No es que el futuro que nos ha presentado Black Mirror esté por llegar, es que ya ha llegado. Los biohackers son profesionales cuya misión es alterar aspectos genéticos para dotar a los humanos de nuevas aplicaciones. Esta práctica, que va dando sus pequeños pasos en Estados Unidos y en otras mecas de la ciencia, aún está lejos de ser una realidad que afecte al día a día de los ciudadanos, pero sí plantea ideas que se están aplicando a una escala potencialmente muy exitosa.
Una de esas pequeñas estrategias ya la han implementado en la sede de Epicenter, un espacio de coworking para start ups donde conviven más de 100 empresas que concentran a hasta 2.000 empleados en Estocolmo. Allí ya hace tiempo que han prescindido de las típicas tarjetas de acceso y del dinero para realizar pagos en máquinas expendedoras y demás servicios. Lo hacen todo con un chip implantado en la mano.
El proceso comenzó en el año 2015 y desde entonces más de 150 trabajadores de la firma escandinava ya llevan un pequeño chip insertado bajo la piel de la mano entre el dedo pulgar y el índice. Es un dispositivo con el tamaño de un grano de arroz que se coloca con una inyección prácticamente indolora. El proceso apenas dura unos segundos.
Gracias a ese microchip, que es inocuo biológicamente hablando para el que lo lleva, se pueden abrir puertas, encender las impresoras o incluso pedir bebida en el comedor que tiene la empresa. Eso evita a los trabajadores llevar encima las llaves o su identificación y además le sirve a los responsables para controlar las horas de acceso de sus empleados o para registrar los movimientos que realizan una vez que están en su puesto.
"El chip reemplaza a un montón de objetos que no tienes que portar, ya sean llaves o tarjetas", explica el CEO y cofundador de Epicenter, Patrick Masterton, según recoge Associated Press. "Por supuesto, recibir un implante es una decisión que se debe tener bien meditada ya que estás metiendo en tu cuerpo un chip", explica.
La tecnología que utilizan estos injertos no es nueva, de hecho es muy similar a la que incorporan los chips de identificación de las mascotas o los que llevan algunos envíos y sirven para geolocalizar en qué punto del viaje están. Se trata de la Near Field Communication (NFC), que también es la técnica que utilizan las tarjetas de crédito actuales o los smartphones para pagar en un datáfono.
Estos chips son, además, pasivos. Es decir, contienen un buen puñado de información sobre las personas y permiten a otros dispositivos leerla, pero en ningún caso obtendrán información de otras máquinas que puedan contener datos.
Grandes avances
No es el primer caso en el que implantes de este tipo funcionan con éxito. Amaal Graafstra es un emprendedor estadounidense que montó una start up bajo el nombre Dangerous Things, con sede en Seattle. Su principal tarea se ha centrado en investigar el uso de este tipo de chips en la medicina, después de recibir un implante en cada mano en el año 2005.
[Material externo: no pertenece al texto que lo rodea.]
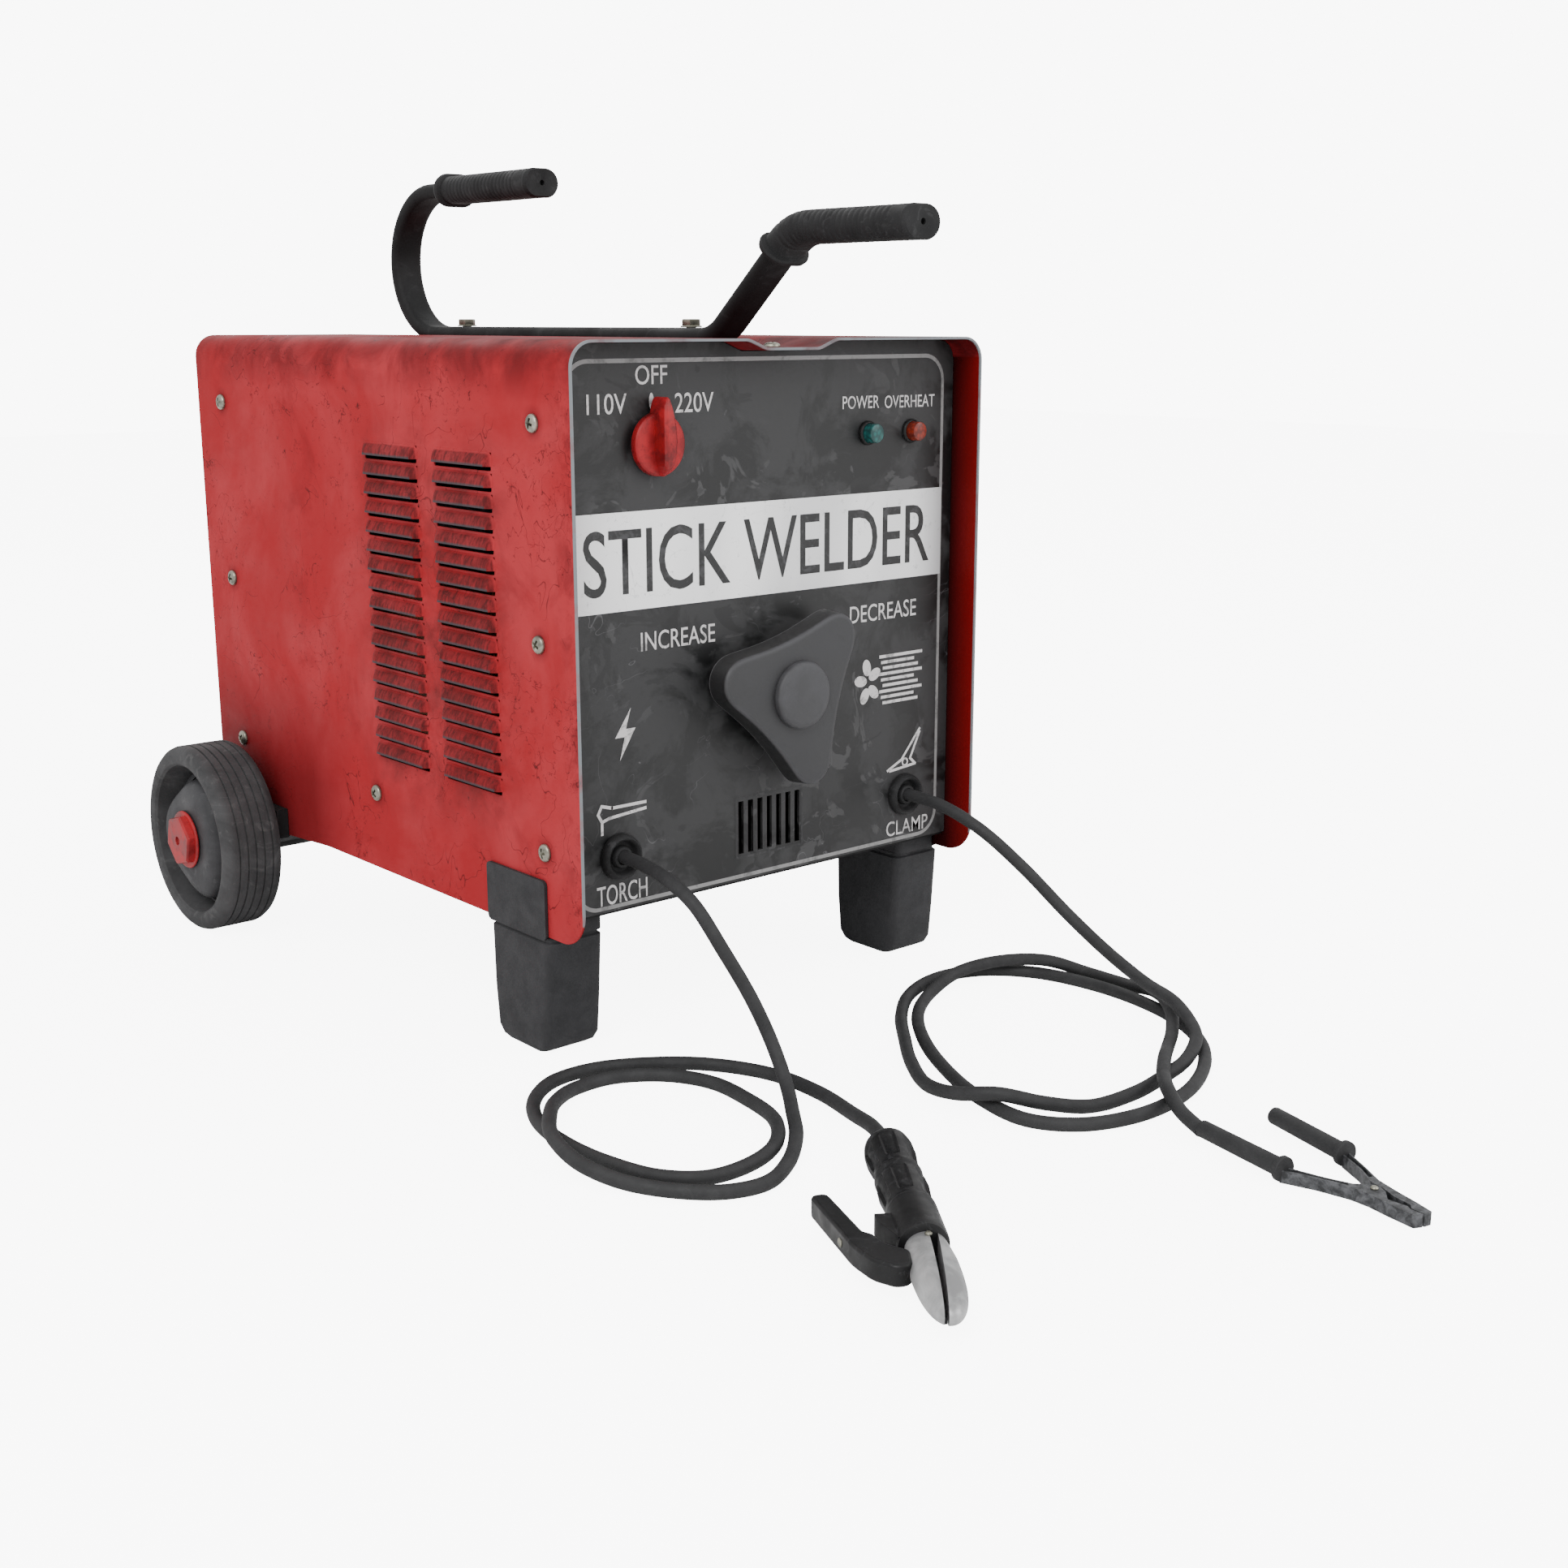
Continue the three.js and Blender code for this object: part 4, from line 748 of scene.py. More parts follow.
for side_name, sign in (("left", -1), ("right", 1)):
    for i, (y, z) in enumerate(SCREWS, 1):
        origin = at(sign * (WIDTH / 2 + 0.0002), y, z)
        head = make_screw_head(f"screw_{side_name}_{i}", origin, (sign, 0, 0), rng.uniform(0, 1.5))
        place(head, "case", ZINC, "zinc", f"side_screw_{side_name}_{i}")
seat = at(0, 0.019, -CHANNEL["depth"] + 0.0002)
top_screw = make_screw_head("channel_screw", seat, (0, 0, 1), 0.4, 0.0046, 0.0026)
place(top_screw, "case", ZINC, "zinc", "lip_screw")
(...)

Para desarrollarlos hizo pública su misión a través de un crowdfunding en el que los 8.000 dólares que pedía quedaron rápidamente eclipsados por los más de 30.000 dólares, más de 28.000 euros, que finalmente recaudó el proyecto. La idea que se materializó gracias a esos fondos creó un chip que, alojado en un brazo, servía para interactuar con aparatos electrónicos como el smartphone, que se podía desbloquear con un movimiento.
El avance de este tipo de tecnologías, cuyo crecimiento será lento pero imparable, va a poner en primera línea el debate de la seguridad. Aceptar un implante de este tipo supone permitir que los datos de nuestra actividad diaria queden registrados, almacenados y estén a disposición tanto de los responsables de la empresa para la que trabajamos como para aquellos que tienen peores intenciones.
Todavía no son dispositivos que estén conectados a la red con el famoso Internet of Things (IoT) de por medio, pero no tardaremos en ver cosas así.